Eventually, I bought the newest version of OS X from my local Apple dealer. I have no doubt Apple trusted if it stalled long enough, the customer would give up in despair of getting what he’d ’d paid for and buy another Apple product. The modem not only works, but connects at a slightly faster rate than the old computer’s modem. The fans are quieter. The “find” function no longer finds files. Burning DVDs now takes twice as long. OS 9 still works, although I inexplicably can’t start the computer from it. OS X is more sluggish and childish-looking than ever.

 

Instead of simply copying files from one hard drive to another
as the Macintosh operating system has always done,
the newest version of OS X makes us wait for it to count them.

 

Instead of simply emptying the trash as the Macintosh operating system has always done,
the newest version of OS X makes us wait for it to count the files to be discarded;
naturally, the actual discarding takes five or six times as long.

 

OS X has always been buggy and unstable.
The newest version now includes extra-special new erroneous error messages.
Nothing on Gamma was actually in use, for example.

 

9 what?

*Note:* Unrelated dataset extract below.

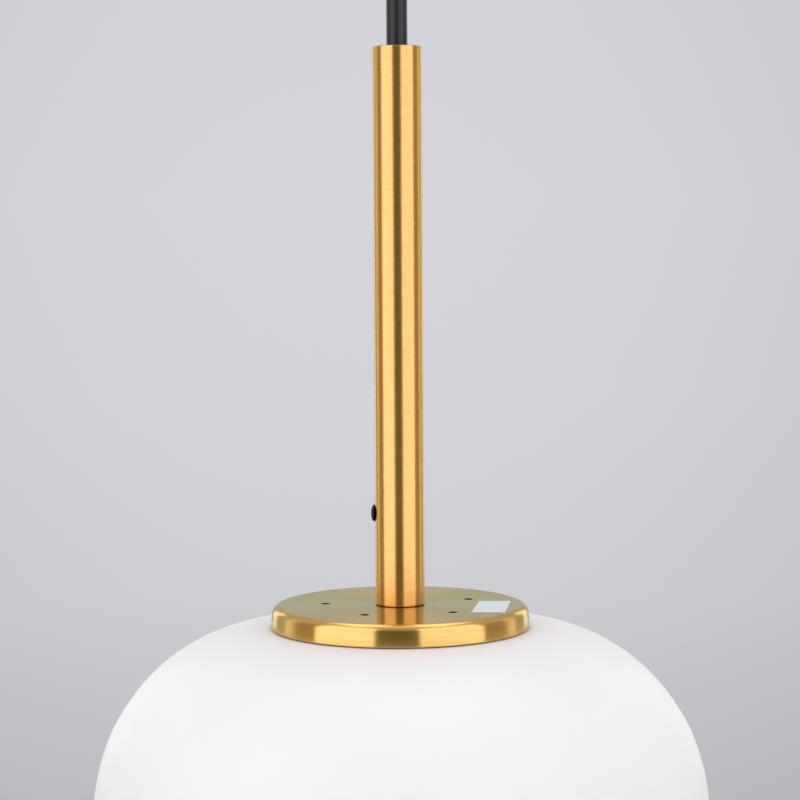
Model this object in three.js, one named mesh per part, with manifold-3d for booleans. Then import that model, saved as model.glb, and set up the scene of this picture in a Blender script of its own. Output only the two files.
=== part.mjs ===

Items? Folders? Gore enthusiasts still determined to count imaginary votes?

 

Once upon a time, the Macintosh operating system measured the capacity
of the CD or DVD to be created, and let us prepare archives accordingly.
Now it not only takes stock of archive sizes after the fact,
but can’t even measure them with a pretence of accuracy.

Apple should sell its computer business to a real computer company
and concentrate on low expectation consumer toys.

 

I bought my first Macintosh in 1985, less than a year after it was introduced. I’ve probably bought or specified 250 or 300 Macintoshes over the years, as well as printers, scanners, keyboards, mice, and assorted other peripheral devices, most for clients rather than myself, of course. This newest computer is at least the twelfth Macintosh I’ve bought for myself.

It’s the last poorly designed, badly “supported” Apple product I’ll ever buy!